DIRECTIONS: Copy each line exactly.

GIVEN DATA:
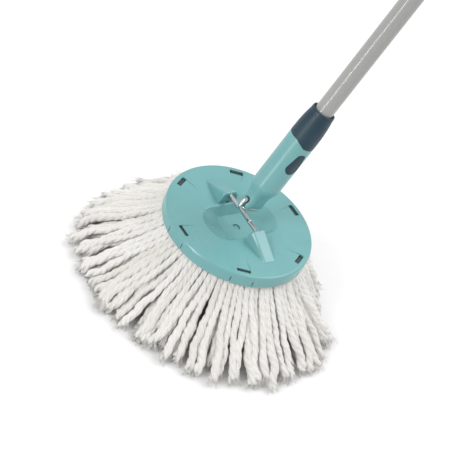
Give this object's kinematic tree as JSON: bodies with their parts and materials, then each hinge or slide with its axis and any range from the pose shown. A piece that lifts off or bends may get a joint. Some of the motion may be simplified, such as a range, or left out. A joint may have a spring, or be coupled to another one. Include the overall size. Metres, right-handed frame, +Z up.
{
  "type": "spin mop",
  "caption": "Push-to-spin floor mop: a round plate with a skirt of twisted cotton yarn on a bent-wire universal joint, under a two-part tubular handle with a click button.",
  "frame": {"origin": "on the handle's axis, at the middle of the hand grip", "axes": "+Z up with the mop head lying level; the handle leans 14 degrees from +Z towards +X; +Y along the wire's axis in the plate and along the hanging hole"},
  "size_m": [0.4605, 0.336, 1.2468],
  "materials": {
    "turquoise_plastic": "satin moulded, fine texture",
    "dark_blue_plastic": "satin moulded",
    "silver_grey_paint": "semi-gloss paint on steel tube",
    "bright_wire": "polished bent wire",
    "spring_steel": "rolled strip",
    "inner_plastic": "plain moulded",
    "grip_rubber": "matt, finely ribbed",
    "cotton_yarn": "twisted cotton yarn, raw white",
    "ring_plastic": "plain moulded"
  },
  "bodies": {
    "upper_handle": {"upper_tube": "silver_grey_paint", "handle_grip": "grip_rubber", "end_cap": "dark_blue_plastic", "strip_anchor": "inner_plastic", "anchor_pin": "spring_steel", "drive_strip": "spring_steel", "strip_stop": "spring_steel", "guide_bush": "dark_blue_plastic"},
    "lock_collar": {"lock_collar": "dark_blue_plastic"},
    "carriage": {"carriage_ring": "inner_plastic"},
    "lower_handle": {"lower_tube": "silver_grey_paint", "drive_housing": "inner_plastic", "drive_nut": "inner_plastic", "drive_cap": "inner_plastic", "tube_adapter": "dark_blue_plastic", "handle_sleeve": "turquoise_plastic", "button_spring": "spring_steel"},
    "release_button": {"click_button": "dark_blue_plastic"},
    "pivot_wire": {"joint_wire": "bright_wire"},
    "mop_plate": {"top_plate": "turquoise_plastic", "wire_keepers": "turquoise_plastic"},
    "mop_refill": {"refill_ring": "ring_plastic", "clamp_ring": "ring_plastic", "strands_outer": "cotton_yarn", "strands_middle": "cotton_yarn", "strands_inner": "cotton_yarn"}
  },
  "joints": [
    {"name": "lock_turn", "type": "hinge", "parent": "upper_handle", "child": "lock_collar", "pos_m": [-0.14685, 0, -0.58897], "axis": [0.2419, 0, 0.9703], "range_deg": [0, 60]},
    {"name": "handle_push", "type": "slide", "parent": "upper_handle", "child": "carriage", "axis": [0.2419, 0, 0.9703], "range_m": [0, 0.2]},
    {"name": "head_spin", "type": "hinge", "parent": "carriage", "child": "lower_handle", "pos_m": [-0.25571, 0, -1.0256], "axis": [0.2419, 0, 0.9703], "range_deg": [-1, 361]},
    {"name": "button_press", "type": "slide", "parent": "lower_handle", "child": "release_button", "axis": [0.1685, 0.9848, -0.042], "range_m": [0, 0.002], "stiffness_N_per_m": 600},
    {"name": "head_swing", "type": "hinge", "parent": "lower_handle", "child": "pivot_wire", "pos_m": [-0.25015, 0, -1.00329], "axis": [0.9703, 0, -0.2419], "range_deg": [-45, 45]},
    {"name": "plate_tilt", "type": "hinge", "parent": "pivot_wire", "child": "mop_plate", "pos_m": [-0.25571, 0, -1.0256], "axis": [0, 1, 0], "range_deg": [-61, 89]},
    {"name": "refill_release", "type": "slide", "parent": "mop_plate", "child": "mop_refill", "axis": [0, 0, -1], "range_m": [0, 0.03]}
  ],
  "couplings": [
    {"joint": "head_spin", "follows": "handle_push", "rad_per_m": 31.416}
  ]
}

ANSWER TO THIS TASK:
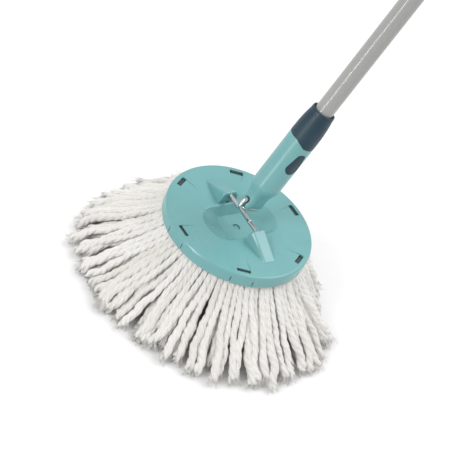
Give this object's kinematic tree as JSON: bodies with their parts and materials, then each hinge or slide with its axis and any range from the pose shown. A piece that lifts off or bends may get a joint. Some of the motion may be simplified, such as a range, or left out. A joint may have a spring, or be coupled to another one. Include the overall size. Metres, right-handed frame, +Z up.
{
  "type": "spin mop",
  "caption": "Push-to-spin floor mop: a round plate with a skirt of twisted cotton yarn on a bent-wire universal joint, under a two-part tubular handle with a click button.",
  "frame": {"origin": "on the handle's axis, at the middle of the hand grip", "axes": "+Z up with the mop head lying level; the handle leans 14 degrees from +Z towards +X; +Y along the wire's axis in the plate and along the hanging hole"},
  "size_m": [0.4605, 0.336, 1.2468],
  "materials": {
    "turquoise_plastic": "satin moulded, fine texture",
    "dark_blue_plastic": "satin moulded",
    "silver_grey_paint": "semi-gloss paint on steel tube",
    "bright_wire": "polished bent wire",
    "spring_steel": "rolled strip",
    "inner_plastic": "plain moulded",
    "grip_rubber": "matt, finely ribbed",
    "cotton_yarn": "twisted cotton yarn, raw white",
    "ring_plastic": "plain moulded"
  },
  "bodies": {
    "upper_handle": {"upper_tube": "silver_grey_paint", "handle_grip": "grip_rubber", "end_cap": "dark_blue_plastic", "strip_anchor": "inner_plastic", "anchor_pin": "spring_steel", "drive_strip": "spring_steel", "strip_stop": "spring_steel", "guide_bush": "dark_blue_plastic"},
    "lock_collar": {"lock_collar": "dark_blue_plastic"},
    "carriage": {"carriage_ring": "inner_plastic"},
    "lower_handle": {"lower_tube": "silver_grey_paint", "drive_housing": "inner_plastic", "drive_nut": "inner_plastic", "drive_cap": "inner_plastic", "tube_adapter": "dark_blue_plastic", "handle_sleeve": "turquoise_plastic", "button_spring": "spring_steel"},
    "release_button": {"click_button": "dark_blue_plastic"},
    "pivot_wire": {"joint_wire": "bright_wire"},
    "mop_plate": {"top_plate": "turquoise_plastic", "wire_keepers": "turquoise_plastic"},
    "mop_refill": {"refill_ring": "ring_plastic", "clamp_ring": "ring_plastic", "strands_outer": "cotton_yarn", "strands_middle": "cotton_yarn", "strands_inner": "cotton_yarn"}
  },
  "joints": [
    {"name": "lock_turn", "type": "hinge", "parent": "upper_handle", "child": "lock_collar", "pos_m": [-0.14685, 0, -0.58897], "axis": [0.2419, 0, 0.9703], "range_deg": [0, 60]},
    {"name": "handle_push", "type": "slide", "parent": "upper_handle", "child": "carriage", "axis": [0.2419, 0, 0.9703], "range_m": [0, 0.2]},
    {"name": "head_spin", "type": "hinge", "parent": "carriage", "child": "lower_handle", "pos_m": [-0.25571, 0, -1.0256], "axis": [0.2419, 0, 0.9703], "range_deg": [-1, 361]},
    {"name": "button_press", "type": "slide", "parent": "lower_handle", "child": "release_button", "axis": [0.1685, 0.9848, -0.042], "range_m": [0, 0.002], "stiffness_N_per_m": 600},
    {"name": "head_swing", "type": "hinge", "parent": "lower_handle", "child": "pivot_wire", "pos_m": [-0.25015, 0, -1.00329], "axis": [0.9703, 0, -0.2419], "range_deg": [-45, 45]},
    {"name": "plate_tilt", "type": "hinge", "parent": "pivot_wire", "child": "mop_plate", "pos_m": [-0.25571, 0, -1.0256], "axis": [0, 1, 0], "range_deg": [-61, 89]},
    {"name": "refill_release", "type": "slide", "parent": "mop_plate", "child": "mop_refill", "axis": [0, 0, -1], "range_m": [0, 0.03]}
  ],
  "couplings": [
    {"joint": "head_spin", "follows": "handle_push", "rad_per_m": 31.416}
  ]
}